Ferromagnetism and structure of epitaxial Cr-doped anatase TiO2 thin films

The materials and magnetic properties of Cr-doped anatase TiO2 thin films deposited on LaAlO3(001) and SrTiO3(001) substrates by oxygen-plasma-assisted molecular beam epitaxy have been studied in detail to elucidate the origin of ferromagnetic ordering. Cr substitution for Ti in the anatase lattice, with no evidence of Cr interstitials, segregation, or secondary phases, was independently confirmed by transmission electron microscopy with energy dispersive x-ray spectroscopy, extended x-ray absorption fine structure, and Rutherford backscattering spectrometry in the channeling geometry. Epitaxial films deposited at similar to 0.1 angstrom/s were found to have a highly defected crystalline structure, as quantified by high-resolution x-ray diffraction (XRD).
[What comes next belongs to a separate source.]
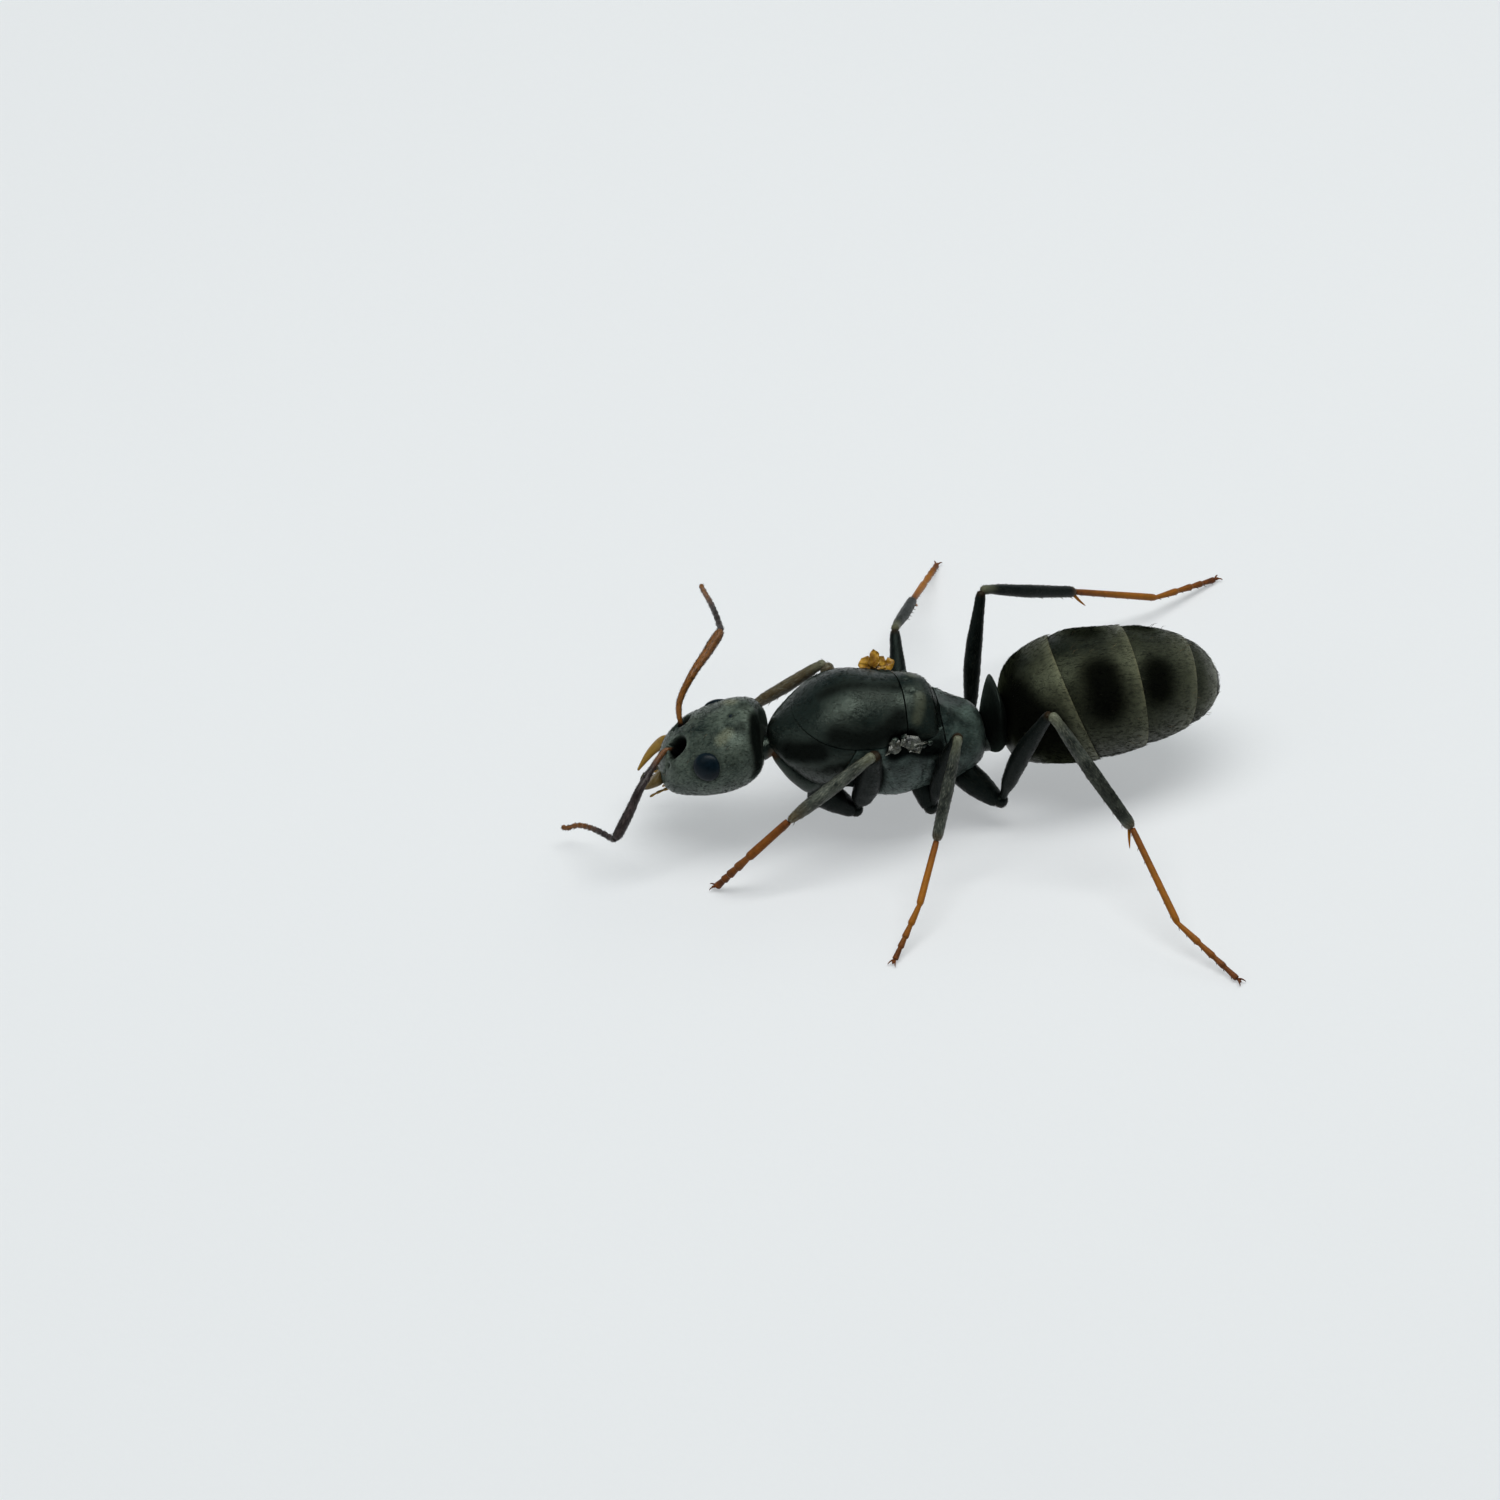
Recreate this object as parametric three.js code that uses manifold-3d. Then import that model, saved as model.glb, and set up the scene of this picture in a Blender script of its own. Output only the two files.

These films were also ferromagnetic at room temperature with a moment of similar to 0.5 mu(B)/Cr, Curie temperatures in the range of 400-700 degrees C, and exhibited shape and in-plane magnetocrystalline anisotropy. However, no free carrier spin polarization was observed by Hall effect measurements, raising questions about the mechanism of magnetism. Films deposited slowly (similar to 0.015 angstrom/s) possessed a nearly perfect crystalline structure as characterized by XRD. Contrary to expectations, these films exhibited negligible ferromagnetism at all Cr concentrations. Annealing in vacuum to generate additional oxygen defects and free carrier electrons did not significantly increase the ferromagnetic ordering in either fast- or slow-grown films. These results contradict both oxygen-vacancy-derived free-carrier-mediated exchange and F-center-mediated bound magnetic polaron exchange mechanisms, and instead indicate the primary role of extended structural defects in mediating the ferromagnetic ordering in doped anatase films.